# Potential Energy and Bernoulli

1. Nov 14, 2004

### Skomatth

$$P_1 + \frac{1}{2} \rho (v_1)^2 + \rho g h_1 = P_2 + \frac{1}{2} \rho (v_2)^2 + \rho g h_2$$

In this equation (and regular energy equations for that matter) is g= 9.8 or -9.8 m/s^2 ?

To make sense mathematically I believe it has to be 9.8 or else pressure and velocity would increase as a fluid increases its height. I think my textbook needs to define when g is negative and when it is positive can get confusing sometimes.

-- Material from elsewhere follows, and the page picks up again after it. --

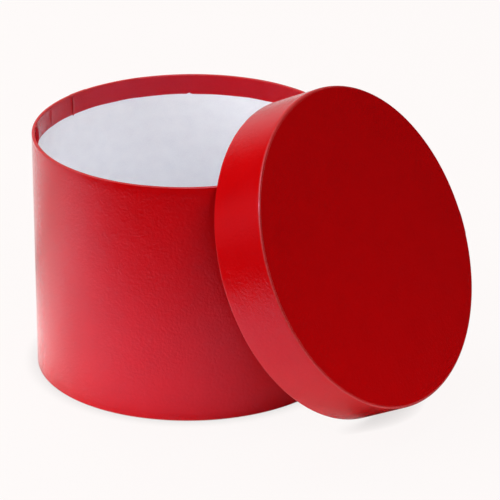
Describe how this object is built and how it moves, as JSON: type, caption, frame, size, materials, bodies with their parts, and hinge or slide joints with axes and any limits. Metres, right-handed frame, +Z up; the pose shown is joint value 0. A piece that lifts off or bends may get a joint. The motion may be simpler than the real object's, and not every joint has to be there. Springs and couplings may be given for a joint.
{
  "type": "round gift box",
  "caption": "Round paper-covered board box with a white lining; its shallow lid is off and leans on the open rim.",
  "frame": {"origin": "centre of the box's underside, on the surface that the box stands on", "axes": "+Z up along the box's axis, +X the way the lid leans away from the box, with the lid's own axis in the XZ plane"},
  "size_m": [0.281, 0.207, 0.2014],
  "materials": {
    "covering_paper": "satin red covering paper with a fine pressed grain",
    "lining_paper": "matte white lining paper",
    "greyboard": "raw grey pulp board"
  },
  "bodies": {
    "box": {"wall_board": "greyboard", "base_board": "greyboard", "wall_paper": "covering_paper", "base_paper": "covering_paper", "wall_lining": "lining_paper", "floor_lining": "lining_paper"},
    "lid": {"lid_wall_board": "greyboard", "lid_top_board": "greyboard", "lid_wall_paper": "covering_paper", "lid_top_paper": "covering_paper", "lid_wall_lining": "lining_paper", "lid_top_lining": "lining_paper"}
  },
  "joints": [
    {"name": "lid_lift", "type": "slide", "parent": "box", "child": "lid", "axis": [0.8988, 0, 0.4384], "range_m": [0, 0.2]}
  ]
}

In kinematic equations you can pick a reference frame and set it positive or negative yourself but in energy equations it can get confusing.
For example $$W_{gravity} = - \Delta PE$$ and also $$\Delta PE = mg \Delta y$$ . If it weren't for my teacher showing me that work was the magnitude of F X magnitude of distance X cosine of lesser included angle (which my book neglects to mention) I'd be completely confused.

2. Nov 14, 2004

### Staff: Mentor

In common usage g is always the magnitude of the acceleration due to gravity; it is a positive quantity (e.g., 9.8 m/s^2). Thus the acceleration due to gravity is g, downward.